POPULAR ARTICLES

Tuesday, January 13, 2015

Food Almost Fit for an Ottoman but Definitely Fit for His Purse

Typically, Turkish food in Korea consists of doner kebabs bought on the street in the early morning hours amid zombie hordes of the young and drunk. But there is more to Turkish cuisine in this country than drunk food. One good example is Efes, a Turkish restaurant in Songtan down the street from the main gate of Osan Air Force Base.

Efes, pronounced "F-S," is a yummy place to visit for those curious about what Turkish foods lie beyond doner kebab.

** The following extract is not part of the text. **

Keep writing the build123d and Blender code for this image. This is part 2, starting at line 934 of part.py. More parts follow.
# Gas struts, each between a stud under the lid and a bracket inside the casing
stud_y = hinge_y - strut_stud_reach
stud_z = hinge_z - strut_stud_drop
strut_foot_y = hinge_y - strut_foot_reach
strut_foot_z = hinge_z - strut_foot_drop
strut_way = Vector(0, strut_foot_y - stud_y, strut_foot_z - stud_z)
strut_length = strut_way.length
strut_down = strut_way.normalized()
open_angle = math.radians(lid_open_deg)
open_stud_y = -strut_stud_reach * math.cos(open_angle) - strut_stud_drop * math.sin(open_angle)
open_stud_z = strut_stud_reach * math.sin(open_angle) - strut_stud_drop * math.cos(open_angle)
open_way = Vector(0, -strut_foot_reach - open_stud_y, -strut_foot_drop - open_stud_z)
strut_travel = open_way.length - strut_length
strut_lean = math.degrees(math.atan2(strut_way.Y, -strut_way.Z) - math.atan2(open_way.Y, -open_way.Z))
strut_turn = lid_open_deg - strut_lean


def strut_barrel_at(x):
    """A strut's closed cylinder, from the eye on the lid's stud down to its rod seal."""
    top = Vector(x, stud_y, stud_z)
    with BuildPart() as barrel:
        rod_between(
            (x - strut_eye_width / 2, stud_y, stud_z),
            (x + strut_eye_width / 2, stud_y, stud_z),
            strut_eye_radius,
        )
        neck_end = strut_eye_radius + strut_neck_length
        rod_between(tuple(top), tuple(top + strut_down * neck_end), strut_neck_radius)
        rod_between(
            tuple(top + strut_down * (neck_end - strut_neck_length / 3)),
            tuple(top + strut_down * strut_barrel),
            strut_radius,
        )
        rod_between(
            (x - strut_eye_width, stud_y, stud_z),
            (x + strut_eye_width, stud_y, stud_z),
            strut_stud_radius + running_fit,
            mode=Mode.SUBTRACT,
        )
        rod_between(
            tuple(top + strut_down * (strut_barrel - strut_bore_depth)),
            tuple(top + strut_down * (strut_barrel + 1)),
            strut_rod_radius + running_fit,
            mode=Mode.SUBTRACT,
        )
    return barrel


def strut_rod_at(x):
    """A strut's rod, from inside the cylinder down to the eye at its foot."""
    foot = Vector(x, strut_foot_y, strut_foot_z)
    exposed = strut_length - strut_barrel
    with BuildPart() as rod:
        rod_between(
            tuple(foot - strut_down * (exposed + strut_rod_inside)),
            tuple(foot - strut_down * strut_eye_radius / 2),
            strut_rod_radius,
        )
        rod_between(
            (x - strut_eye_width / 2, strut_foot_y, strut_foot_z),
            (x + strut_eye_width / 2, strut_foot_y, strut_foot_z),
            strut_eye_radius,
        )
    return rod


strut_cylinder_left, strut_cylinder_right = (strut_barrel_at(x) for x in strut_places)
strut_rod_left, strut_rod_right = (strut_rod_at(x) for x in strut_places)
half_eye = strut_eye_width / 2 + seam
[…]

They have a large menu with a variety of meals. Generally speaking the meals fall into three categories: shish kebabs; pida, colloquially known as "Turkish pizza;" and big platters of braised meat like kavurma and karisik tava. You can even order sides and desserts like eggplant salad and kazandibi, a Turkish rice pudding.

Lahmacun garnished with lemon and parsley
Prices are really high, so when I last visited I didn't order much. But still, it added up. Between Turkish tea, lahmacun, and adana kebab, the bill came out to 31,500 won or around $30. That's a bit steep for lunch for two in a country where $10 to $20 can typically buy two people a satisfying meal.

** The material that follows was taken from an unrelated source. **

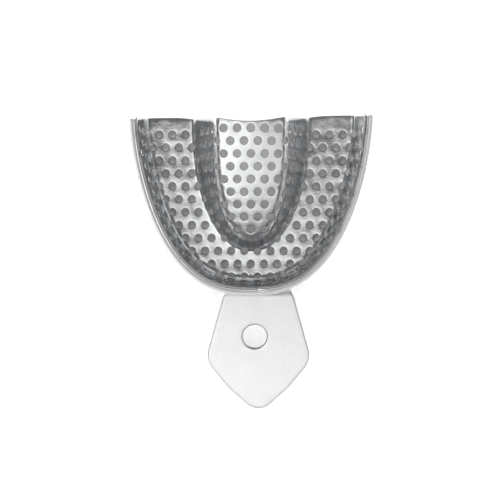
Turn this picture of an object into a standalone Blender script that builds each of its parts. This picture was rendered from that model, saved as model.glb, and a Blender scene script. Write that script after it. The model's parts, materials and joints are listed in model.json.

At those prices one hopes the food had better be good. It is.

Lahmacun is a pida baked with a layer of seasoned ground beef on top. Served with lots of dipping sauce and garnished with lemon and greens, it tastes a lot lighter than the grease stained waxpaper would indicate. This was the favorite of Eat Korea's official robotic taste tester, The NetBot.

Adana Kebab with lots of veggies and bread to mix
Adana kebab also features seasoned ground beef, but it is molded around a skewer and roasted over coals. It is served with half a pida and some sesame bread plus a medley of fresh veggies: seasoned onions, red cabbage, and lettuce. And if the bread doesn't add enough carbohydrates for you, they also include a scoop of Turkish rice and something that completely caught me off guard: french fries. They were good fries too, the kind that one might find at an American diner with your burger.

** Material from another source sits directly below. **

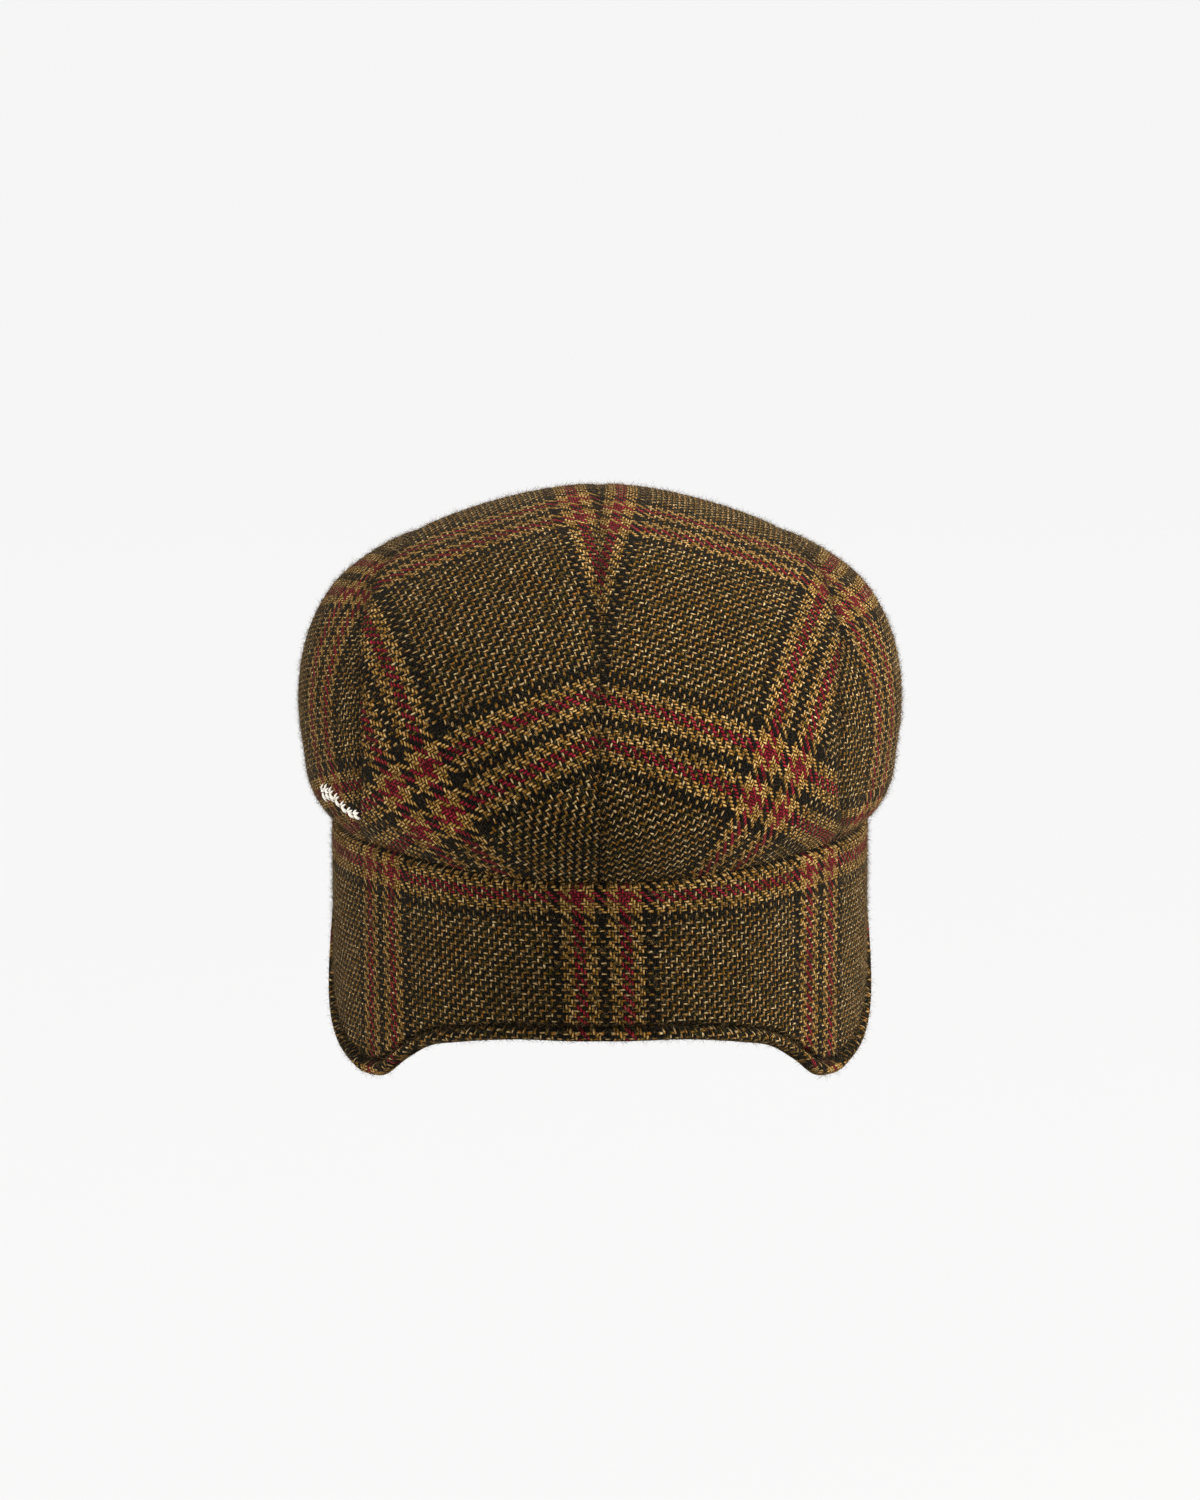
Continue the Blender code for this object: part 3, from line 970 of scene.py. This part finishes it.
def peak_piece(material):
    """The stiff peak: out from the band by its length at each turn, sloping down to its edge. A point at a
    distance out lies 1 + out over the band's reach times as far from the middle as the band does."""
    end = math.radians(FLAP_END_TURN)
    turn = np.linspace(2 * math.pi - end, end, PEAK_COLUMNS)[:, None]
    signed = np.where(turn > math.pi, turn - 2 * math.pi, turn)
    out = np.linspace(0, 1, PEAK_ROWS)[None] * peak_length(signed)
    spread = 1 + out / band_reach(signed)
    x = BAND_HALF_WIDTH * np.sin(turn) * spread
    y = -BAND_FRONT * np.cos(turn) * spread
    place = np.stack([x, y, -peak_drop(signed, out)], axis=-1)
    threads = np.stack([x / THREAD + MIDDLE_OF_STRIPES, y / THREAD], axis=-1)
    piece = cloth_mesh("peak_cloth", place, threads, 0 * out, PEAK_WALL)
    piece.data.materials.append(material)
    return piece, place


# The studio


def add_light(name, size, power, place, tint):
    """A square lamp that faces the middle of the cap."""
    data = bpy.data.lights.new(name, "AREA")
    data.shape = "SQUARE"
    data.size = size
    data.energy = power
    data.color = tint
    lamp = bpy.data.objects.new(name, data)
    lamp.location = place
    way = -np.array(place)
    lamp.rotation_euler = (
        math.acos(-way[2] / np.linalg.norm(way)),
        0.0,
        math.atan2(way[1], way[0]) - math.pi / 2,
    )
    bpy.context.scene.collection.objects.link(lamp)


# Name, side in metres, watts, place and tint
LAMPS = (
    ("key", 0.8, 90.0, (2.1, -0.4, 1.0), (1.0, 0.97, 0.92)),
    ("left", 0.8, 31.0, (-2.1, -0.1, 0.8), (1.0, 0.97, 0.92)),
    ("top", 1.0, 22.0, (0.4, 0.3, 1.8), (1.0, 0.98, 0.95)),
)
PAPER_TINT = colour(0.04, 0.04, 0.04)
PAPER_GLOW = 0.87
SKY = 0.50
FLOOR_BELOW = 0.60
FLOOR_RADIUS = 3.0
WALL_BEND = 1.2  # radius of the bend from floor to wall
WALL_HEIGHT = 4.5


def studio():
    """A pale round floor that bends up by a quarter circle into a wall all round, soft lamps, and the
    photo's camera."""
    world = bpy.data.worlds.new("studio")
    bpy.context.scene.world = world
    world.use_nodes = True
    world.node_tree.nodes["Background"].inputs[0].default_value = (1.0, 1.0, 1.0, 1.0)
    world.node_tree.nodes["Background"].inputs[1].default_value = SKY
    bend = np.linspace(0, math.pi / 2, 17)
    radius = np.concatenate([[0.0], FLOOR_RADIUS + WALL_BEND * np.sin(bend), [FLOOR_RADIUS + WALL_BEND]])
    height = np.concatenate([[0.0], WALL_BEND * (1 - np.cos(bend)), [WALL_HEIGHT]]) - FLOOR_BELOW
    turn = np.linspace(0, 2 * math.pi, 97)[:, None]
    surface = np.stack([radius * np.cos(turn), radius * np.sin(turn), height + 0 * turn], axis=-1)
    backdrop = cloth_mesh("backdrop", surface, surface[..., :2], 0 * surface[..., 0], turned=True)
    backdrop.data.materials.append(plain("paper", PAPER_TINT, glow=PAPER_GLOW))
    for lamp in LAMPS:
        add_light(*lamp)
    camera()


CAMERA_RISE = 14.5  # degrees above level
CAMERA_AWAY = 2.0
METRES_PER_PIXEL = 0.00031
PICTURE_HEIGHT = 1500  # pixels
SENSOR = 36.0  # millimetres for the picture's height
AIM_UP = 0.0115  # of the picture's middle above the origin


def camera():
    """The photo's camera: behind the cap, above level, and level across."""
    rise = math.radians(CAMERA_RISE)
    data = bpy.data.cameras.new("camera")
    data.sensor_width = SENSOR
    data.lens = SENSOR * (CAMERA_AWAY / METRES_PER_PIXEL) / PICTURE_HEIGHT
    data.clip_start = 0.05
    data.clip_end = 40
    view = bpy.data.objects.new("camera", data)
    up = np.array([0, math.sin(rise), math.cos(rise)])
    back = np.array([0, -math.cos(rise), math.sin(rise)])
    view.location = AIM_UP * up + CAMERA_AWAY * back
    view.rotation_euler = (math.pi / 2 - rise, 0, 0)
    bpy.context.scene.collection.objects.link(view)
    bpy.context.scene.camera = view


# Where the threads lie on each crown panel: the two rows that on_grain reads, first the lengthwise threads
# counted across, then the crosswise threads counted up. The anchors are disk points.
TOP_ANCHOR = (0.02, -0.45)
SIDE_ANCHOR = (0.95, -0.10)
TOP_RIGHT_GRAIN = (
    (33.1, 65.3, -4.0, -1.7, -6.1, -8.5),
    (55.8, 3.5, 54.5, -1.4, 1.4, 0.2),
)
TOP_LEFT_GRAIN = (
    (0.9, 62.8, 8.9, 5.3, -2.8, 5.1),
    (51.4, -9.7, 51.1, -3.1, 0.0, 0.4),
)
SIDE_RIGHT_GRAIN = (
    (57.4, 11.5, 57.5, 0.0, 0.0, 0.0),
    (-71.0, -57.5, 11.5, 0.0, 0.0, 0.0),
)
SIDE_LEFT_GRAIN = (
    (-36.5, 23.8, -57.5, 0.0, 0.0, 0.0),
    (-72.5, 57.5, 23.8, 0.0, 0.0, 0.0),
)


CLOTH_TONE = 0.40  # brightness that all yarn colours are brought to
THREAD_TINT = colour(0.012, 0.010, 0.007)
EMBROIDERY_TINT = colour(0.86, 0.82, 0.74)


def main():
    """Makes every piece, hides the CAD parts that it stands in for, hangs every piece under the root body,
    and sets up the studio.
    """
    rng = np.random.default_rng(7)
    crown_cloth = tweed("crown_tweed", CLOTH_TONE)
    flap_cloth = tweed("flap_tweed", CLOTH_TONE)
    hair_cloth = hair_wool("loose_wool")
    top_disk = top_panel_disk(*TOP_GRID)
    side_disk = side_panel_disk(*SIDE_GRID)
    top_flat = panel_flat(top_panel_disk, TOP_ANCHOR)
    side_flat = panel_flat(side_panel_disk, SIDE_ANCHOR)
    crown = []
    for name, disk, flat, grain, mirrored in (
        ("top_right", top_disk, top_flat, TOP_RIGHT_GRAIN, False),
        ("top_left", top_disk, top_flat, TOP_LEFT_GRAIN, True),
        ("side_right", side_disk, side_flat, SIDE_RIGHT_GRAIN, False),
        ("side_left", side_disk, side_flat, SIDE_LEFT_GRAIN, True),
    ):
        piece = crown_panel(name + "_cloth", disk, flat, grain, crown_cloth, mirrored)
        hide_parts("crown_" + name)
        hair_points = hairs_on(crown_surface(disk), HAIRS_PER_PIECE, rng, mirrored)
        hairs = ribbons(name + "_hairs", hair_points, hair_cloth)
        crown += [piece, hairs]
    flap, flap_surface, stitch_column, flap_flat = flap_piece(flap_cloth)
    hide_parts("ear_flap")
    below_shelf = flap_surface[:, RIM_ROWS - 1 :]
    flap_hairs = ribbons("flap_hairs", hairs_on(below_shelf, 2 * HAIRS_PER_PIECE, rng), hair_cloth)
    edge = flap_stitches(flap_surface, stitch_column, plain("sewing_thread", THREAD_TINT))
    peak, peak_surface = peak_piece(crown_cloth)
    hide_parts("peak")
    peak_hairs = ribbons("peak_hairs", hairs_on(peak_surface, HAIRS_PER_PIECE // 2, rng), hair_cloth)
    mark = sprig(plain("embroidery_thread", EMBROIDERY_TINT, 0.6))
    for piece in crown + [mark]:
        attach(piece, "root")
    for piece in (flap, flap_hairs, edge):
        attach(piece, "root")
    for piece in (peak, peak_hairs):
        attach(piece, "root")
    studio()
    bpy.context.scene.view_settings.view_transform = "Standard"


main()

The kebab meat was much richer in the spice department than that on the lahmacun. I liked it. Middle Eastern spice, meat and coals are almost always a winning combination for this inveterate carnivore. The NetBot, however, being a converted pescetarian, is much pickier about her meat. For her, intense meaty flavors are too viscerally evocative of a formerly living creature. So, despite enjoying Adana kebab at other places, Efe's hit her pescetarian nerve.

Tastes delicious, not unlike a doner kebab
While eating, the NetBot also brought up a good point. While the food was great, she couldn't justify the price for what we got. The lahmacun was unique enough, but on its own it would be a large snack or a light lunch. Not exactly worth 12,000 won. Plus, if you took a bit of adana kebab, wrapped it in pita, topped it with veggies and drizzled the spicy and yogurt sauces on top, it tasted very similar to another common Turkish food. It tasted like doner kebab, and you can get doner kebabs on the street for around 4-7,000 won.

In fairness, perhaps we didn't get lucky with the flavors. We stuck to the more affordable and friendly looking items on the menu. Maybe, our experience would have been more unique if we had ordered the 33,000 won beef kavurma for two or the lam ribs for 28,000 won a plate. But even then, at those prices, though the food be yummy, Efes is too expensive by our standards to visit except on special occasions.

To get to Efes, take the subway to Songtan. There is a taxi stand right in front of the station. Tell the driver to go to the "main gate." A short ride will bring you to the front gate of Osan Airforce Base. You should see a walking street lined with shops on your right. Walk down that street.  Eventually you will pass a restaurant on your left covered with gargoyles. Efes is not far away. It will be on your left, a short walk further down the street between a cellphone/phonecard shop and Peace Music.